Aus wirtschaftlicher Sicht retteten die vielen Blockbuster zwar das eine oder andere Hollywood-Studio. Aber 1982 war nicht nur ein Jahr der Rekorde, es zeichneten sich auch deutlich neue Krisen ab. Im Frühling des Jahres brachten die US-Majors zum ersten Mal ihre großen Kinoerfolge auf Videokassetten heraus. Kinos und Kritiker fürchteten nicht ganz zu Unrecht einen Ausverkauf, denn die Anzahl der Videotheken überstieg schnell die der Filmtheater. Hollywood musste sich zugleich einem neuen Konkurrenten stellen und versuchen, am Videoboom teilzuhaben. Das Gleiche galt für die Computerspiele, die damals vor allem in der Form von Arcade Games reüssierten: Spielautomaten, an denen die Teenager ihr Taschengeld verspielten.
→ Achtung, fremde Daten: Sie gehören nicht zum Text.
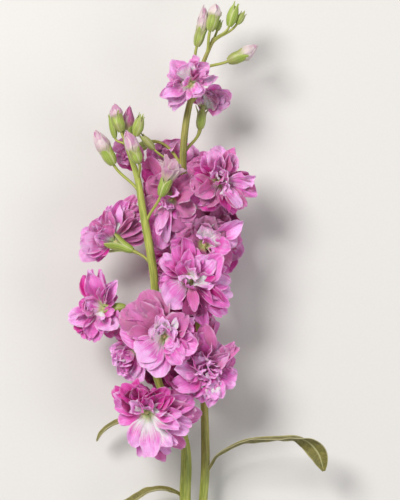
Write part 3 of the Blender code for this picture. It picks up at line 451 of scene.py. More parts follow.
class Shells:
    """Collects closed thin sheets and tubes for one piece, with their UVs and their looks."""

    def __init__(self):
        self.points, self.faces, self.uvs, self.looks, self.count = [], [], [], [], 0

    def add(self, points, faces, uvs, look):
        self.points.append(points)
        self.faces.append(faces + self.count)
        self.uvs.append(uvs)
        self.looks.append(np.broadcast_to(np.asarray(look, dtype=float), (len(points), 4)))
        self.count += len(points)

    def sheet(self, grid, thickness, look, uv=None):
        """A closed blade on both sides of a grid of points, as thick as asked at each point."""
        rows, columns = grid.shape[:2]
        normal = np.cross(np.gradient(grid, axis=1), np.gradient(grid, axis=0))
        normal /= np.linalg.norm(normal, axis=2, keepdims=True) + 1e-9
        offset = normal * np.broadcast_to(thickness, (rows, columns))[..., None] / 2
        points = np.concatenate([(grid + offset).reshape(-1, 3), (grid - offset).reshape(-1, 3)])
        index = np.arange(rows * columns).reshape(rows, columns)
        front = np.stack([index[:-1, :-1], index[:-1, 1:], index[1:, 1:], index[1:, :-1]], axis=-1)
        front = front.reshape(-1, 4)
        back = front[:, ::-1] + rows * columns
        rim = np.concatenate([index[0, :], index[1:, -1], index[-1, -2::-1], index[-2:0:-1, 0]])
        ahead = np.roll(rim, -1)
        side = np.stack([ahead, rim, rim + rows * columns, ahead + rows * columns], axis=-1)
        if uv is None:
            u, v = np.meshgrid(np.linspace(0, 1, columns), np.linspace(0, 1, rows))
            uv = np.stack([u, v], axis=-1)
        self.add(points, np.concatenate([front, back, side]), np.tile(uv.reshape(-1, 2), (2, 1)), look)

    def tube(self, spots, radii, look, sides, lobes=0, depth=0.0, stretch=0.1):
        """A closed stalk along the spots, lobed round its outline if asked, with one look or one a spot."""
        side = square_to(steps_along(spots)[0])
        angles = np.linspace(0, 2 * math.pi, sides, endpoint=False)
        rings = []
        for spot, forward, radius in zip(spots, steps_along(spots), radii):
            side = unit(side - forward * np.dot(side, forward))
            wide = radius * (1 + depth * np.cos(lobes * angles))[:, None]
            rings.append(spot + wide * circle(angles, side, np.cross(forward, side)))
        points = np.concatenate(rings + [spots[:1], spots[-1:]])
        count = len(spots)
        index = np.arange(count * sides).reshape(count, sides)
        after = np.roll(index, -1, axis=1)
        walls = np.stack([index[:-1], after[:-1], after[1:], index[1:]], axis=-1).reshape(-1, 4)
        low = np.stack([np.full(sides, count * sides), after[0], index[0], index[0]], axis=-1)
        high = np.stack([np.full(sides, count * sides + 1), index[-1], after[-1], after[-1]], axis=-1)
        length = stretch * run_along(spots)
        uvs = np.stack([np.tile(np.linspace(0, 1, sides), count), np.repeat(length, sides)], axis=-1)
        uvs = np.concatenate([uvs, [[0.5, length[0]], [0.5, length[-1]]]])
        if np.ndim(look) == 2:
            look = np.concatenate([np.repeat(look, sides, axis=0), look[:1], look[-1:]])
        self.add(points, np.concatenate([walls, low, high]), uvs, look)

    def piece(self, name, material, slot, node):
        """One object from all that was collected, which rides on the plant in place of a node."""
        faces = [face if face[2] != face[3] else face[:3] for face in np.concatenate(self.faces).tolist()]
        mesh = bpy.data.meshes.new(name)
        mesh.from_pydata((np.concatenate(self.points) * MM).tolist(), [], faces)
        corners = np.empty(len(mesh.loops), dtype=np.int32)
        mesh.loops.foreach_get("vertex_index", corners)
        layer = mesh.uv_layers.new(name="UVMap")
        layer.data.foreach_set("uv", np.concatenate(self.uvs)[corners].ravel())
        look = mesh.attributes.new("look", "FLOAT_COLOR", "POINT")
        look.data.foreach_set("color", np.concatenate(self.looks).ravel())
        mesh.shade_smooth()
        mesh.set_sharp_from_angle(angle=math.radians(SHARP_FROM))
        mesh.materials.append(material)
        item = placed(name, mesh)
        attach(item, "root")
        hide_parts(node)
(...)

Noch nicht absehbar war im großen Umbruchjahr 1982, was das anbrechende digitale Zeitalter für das Kino bringen würde. Ein Großteil der spektakulären Tricks der Blockbuster enstand noch analog. So wurden etwa die Effekte in „Poltergeist“, die den Eindruck erweckten, Menschen würden von unheimlichen Kräften an die Zimmerdecke gepresst, mithilfe einer drehbaren Bühne erzeugt, bei der Möbel an eine Seitenwand geschraubt waren. Und während Hollywood im Jahr 1982 die analoge Tricktechnik noch einmal bis zum Exzess nutzte, klopfte zaghaft, aber unüberhörbar das digitale Zeitalter in der audiovisuellen Produktion an die Tür. Das macht noch heute den Reiz dieses Kinos des Übergangs aus: Die Zuschauer erfuhren eine Körperlichkeit, Sinnlichkeit, Handwerklichkeit, die mit der Computerästhetik unwiederbringlich verloren ging.